One of the most prevalent issues, Edmonds said, involved accounts that were incorrectly set up to rollover from one fiscal year to the next, which led to inaccurate balance reports.

“If you have asset accounts rolling over into expense accounts, then (the balances) will be off,” Edmonds said.

“I think we’ve ironed out all the wrinkles, and we’re ready to move forward.”

Although an overdue audit could lead to complications with state funding in some cases, Edmonds said she does not expect the city to suffer any “detrimental consequences” if the audit is not complete before Friday.

“Right now, I don’t think that it’s going to affect any of the grant applications that we have out there,” Edmonds said.

The last time the city submitted an audit report on time was 2011. Two years ago, the city did not submit fiscal year 2013-2014 records to Gillon until August 2016, 53 days after the finalized audit was due to the state. That audit ended up being several months late, going before the board of alderman for approval in March 2016.

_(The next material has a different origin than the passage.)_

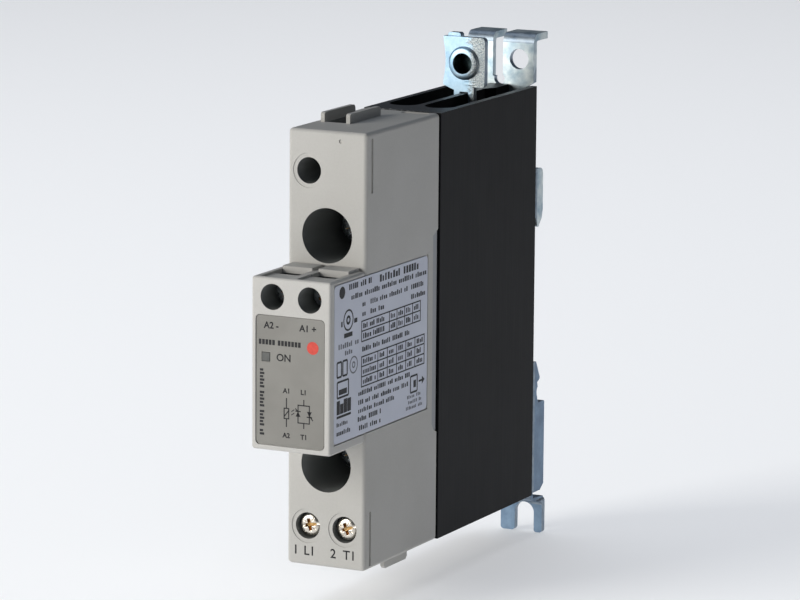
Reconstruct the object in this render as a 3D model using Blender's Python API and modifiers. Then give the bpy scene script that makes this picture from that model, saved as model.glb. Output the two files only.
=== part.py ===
"""Solid state relay on a finned heatsink, with clips for a 35 mm rail.

Frame: the origin is the rail's centre on the heatsink's rear face.
+X is to the right seen from the front, +Y runs back to the rail and +Z is up.
Sizes are in millimetres, and every mesh is made in metres.
"""

import math

import bmesh
import bpy
from mathutils import Matrix, Vector

MM = 0.001
GAP = 0.3

# Driving dimensions
WIDTH = 17.8
HALF = WIDTH / 2
HEIGHT = 90.0
TOP = HEIGHT / 2
BOTTOM = -HEIGHT / 2
SINK_DEPTH = 46.8
HOUSING_DEPTH = 33.4
COVER_DEPTH = 15.5
SINK_FRONT = -SINK_DEPTH
HOUSING_REAR = SINK_FRONT - GAP
HOUSING_FRONT = HOUSING_REAR - HOUSING_DEPTH
COVER_FRONT = HOUSING_FRONT - COVER_DEPTH
COVER_BOTTOM = -18.15
COVER_TOP = 17.1
WALL = 1.2

# Heatsink section
SINK_WALL = 1.4
SINK_BASE = 6.3
FIN_THICK = 1.4
BOSS_WIDTH = 4.4
BOSS_DEPTH = 6.5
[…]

Edmonds said the duration of this year’s audit would depend on what the auditor finds, but said she hopes that the office’s “due diligence” in preparing for the audit would speed up the process.

“We feel pretty good about what we’ve been able to do,” Edmonds said.

While Edmonds would not give a specific estimate of when the process would be complete, she said it would be done relatively early compared to years past.

“We’re not looking at September or October,” Edmonds said. “It will be done long before then.”